We also have written a variety of programs that permit us to enter, 
maintain, and use our database of strains and alleles. These programs 
require the UNIX operating system (or equivalent; we use XENIX for the 
PC/AT) running on a suitable machine (a PC or Mac won't do). Anyone is 
welcome to these programs, but they will require some fiddling to 
adapt them to 
your
bookkeeping system. Anyone who knows how to shell program in UNIX or 
wants to learn (this is much easier than learning a real computer 
language) should not have too much trouble, but be warned that the 
documentation is fair to poor.
The structure of our database is very simple. There are two basic 
files: strains and alleles. Each contains one line (of any length) per 
entry and each line holds a variety of information organized into 
fields (a field in a database is the equivalent of a column in a table;
it contains one type of information for each entry). Fields are 
separated by a special character that is not used anywhere else, in 
our case a tab character (the field separator allows the computer to 
keep track of the way information is organized in each entry). Each 
strain entry has fields containing genotype, source, date, freezer 
position, strains used in construction, and comments. Each allele 
entry contains information about source, mutagen, date, phenotype, 
gene, qualifiers (such as mat, ts, or sd), chromosome and comments. 

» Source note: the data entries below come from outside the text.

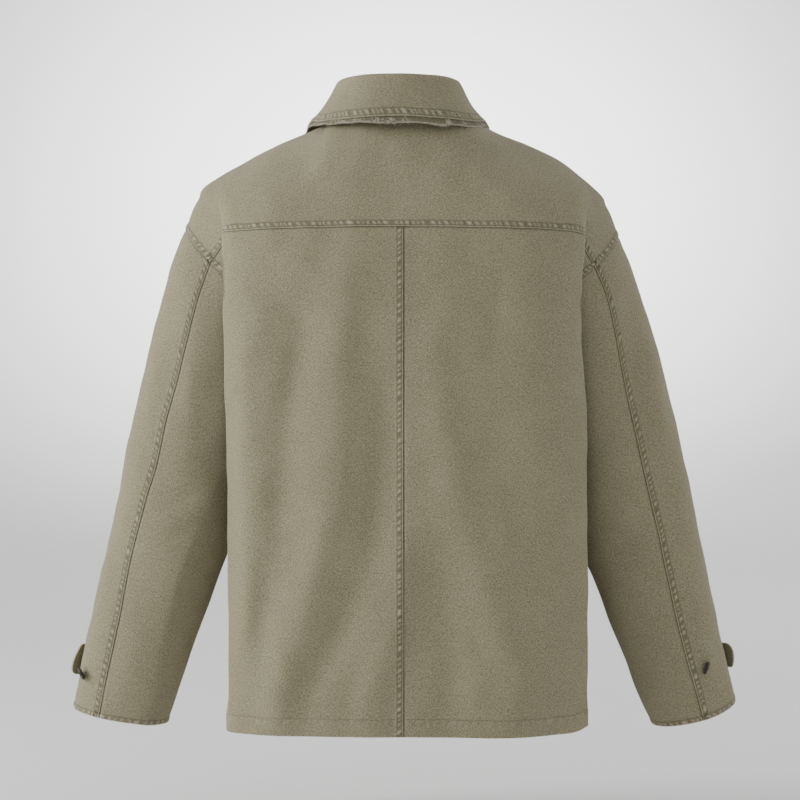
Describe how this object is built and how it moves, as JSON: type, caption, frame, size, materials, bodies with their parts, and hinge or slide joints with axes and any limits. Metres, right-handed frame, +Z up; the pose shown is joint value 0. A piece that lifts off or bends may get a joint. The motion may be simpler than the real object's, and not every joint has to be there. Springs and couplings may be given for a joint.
{
  "type": "work jacket",
  "caption": "Olive twill work jacket, filled out as worn and hollow, with a turned collar, straight back yoke, long two-piece sleeves and buttoned cuff tabs.",
  "frame": {"origin": "base of the neck, on the line between the two neck points, where the wearer holds the jacket up", "axes": "+X towards the wearer's right, +Y out of the front of the jacket, +Z up; the back that the picture shows faces -Y"},
  "size_m": [0.759, 0.2494, 0.7336],
  "materials": {
    "twill": "washed matt cotton twill in olive drab",
    "raw_edge": "frayed raw edge of the same twill",
    "buttons": "dark brown, satin"
  },
  "bodies": {
    "root": {"back_left": "twill", "back_right": "twill", "front_left": "twill", "front_right": "twill", "yoke": "twill", "sleeve_top_left": "twill", "sleeve_under_left": "twill", "sleeve_top_right": "twill", "sleeve_under_right": "twill", "collar_stand": "twill", "collar_leaf": "twill", "cuff_tab_left": "twill", "cuff_tab_right": "twill", "collar_raw_strip": "raw_edge", "front_button_1": "buttons", "front_button_2": "buttons", "front_button_3": "buttons", "front_button_4": "buttons", "front_button_5": "buttons", "front_button_6": "buttons", "tab_button_left": "buttons", "tab_button_right": "buttons", "spare_button_left": "buttons", "spare_button_right": "buttons"}
  },
  "joints": []
}
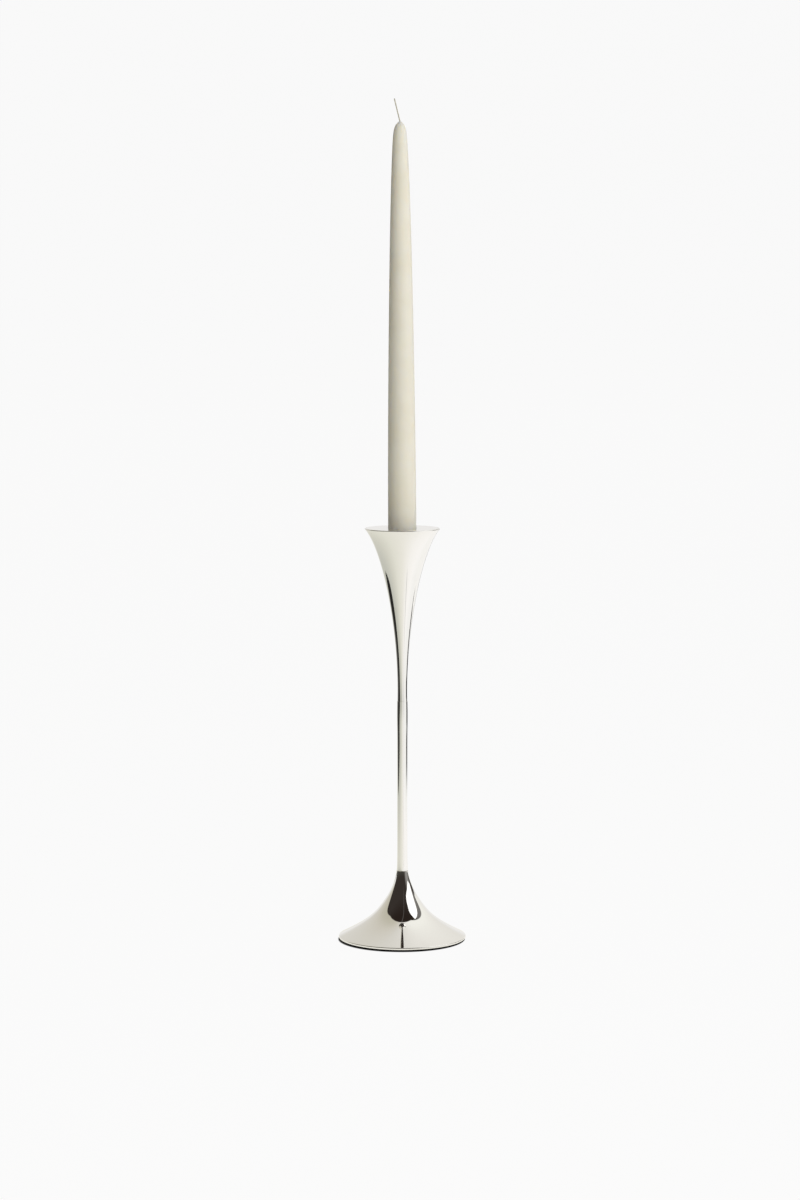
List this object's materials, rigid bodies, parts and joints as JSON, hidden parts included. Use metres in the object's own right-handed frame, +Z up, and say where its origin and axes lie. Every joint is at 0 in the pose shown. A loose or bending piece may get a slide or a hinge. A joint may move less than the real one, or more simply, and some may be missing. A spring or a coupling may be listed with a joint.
{
  "type": "candlestick with taper candle",
  "caption": "Slim trumpet-shaped candlestick in polished silver plate, with a weighted round foot, a straight stem and a flared flat-topped cup that holds a taper candle.",
  "frame": {"origin": "centre of the felt pad's underside, where the candlestick stands", "axes": "+Z up the stem, +X to the right and -Y towards the viewer as seen from the front; the candle leans a little towards -X"},
  "size_m": [0.1, 0.1, 0.6564],
  "materials": {
    "silver": "polished",
    "wax": "satin",
    "cotton": "matte",
    "hardware": "satin",
    "ballast": "matte",
    "felt": "matte"
  },
  "bodies": {
    "stand": {"felt_pad": "felt", "base_plate": "hardware", "foot_shell": "silver", "ballast_weight": "ballast", "flat_washer": "hardware", "spring_washer": "hardware", "hex_nut": "hardware", "tie_rod": "hardware", "stem_tube": "silver", "cup_shell": "silver", "cup_top_plate": "silver", "candle_socket": "silver"},
    "loose_candle": {"candle": "wax", "wick": "cotton"}
  },
  "joints": [
    {"name": "candle_lift", "type": "slide", "parent": "stand", "child": "loose_candle", "axis": [0, 0, 1], "range_m": [0, 0.04]}
  ]
}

Dfs and Dps are treated as alleles. Each of these fields can be useful 
for searching the collection for specific sorts of information.
The simplest way to search the database is using a flexible string 
search program (such as grep or egrep in XENIX). Early betting was 
that this would be too slow to be convenient. However, on our machine 
the search time on a sample database was about 7 seconds for 5,500 
strains. We judge that the speed of cheap computers will increase 
faster than the size of our collection. String searches have two 
advantages over more complicated database searches (which are faster): 
they are intuitively simple to understand, and they are much more 
flexible. We have also written (shell) programs that use sorted files 
to speed up the search. With our present strain collection size these 
searches are only slightly faster, but whereas the time required for a 
string search increases linearly with size, the time for these 
searches increases very slowly with size (in one trial, 8 seconds to 
search a database of 30,000 strains). Such speed may be important if 
one wants to search all the strains in many collections.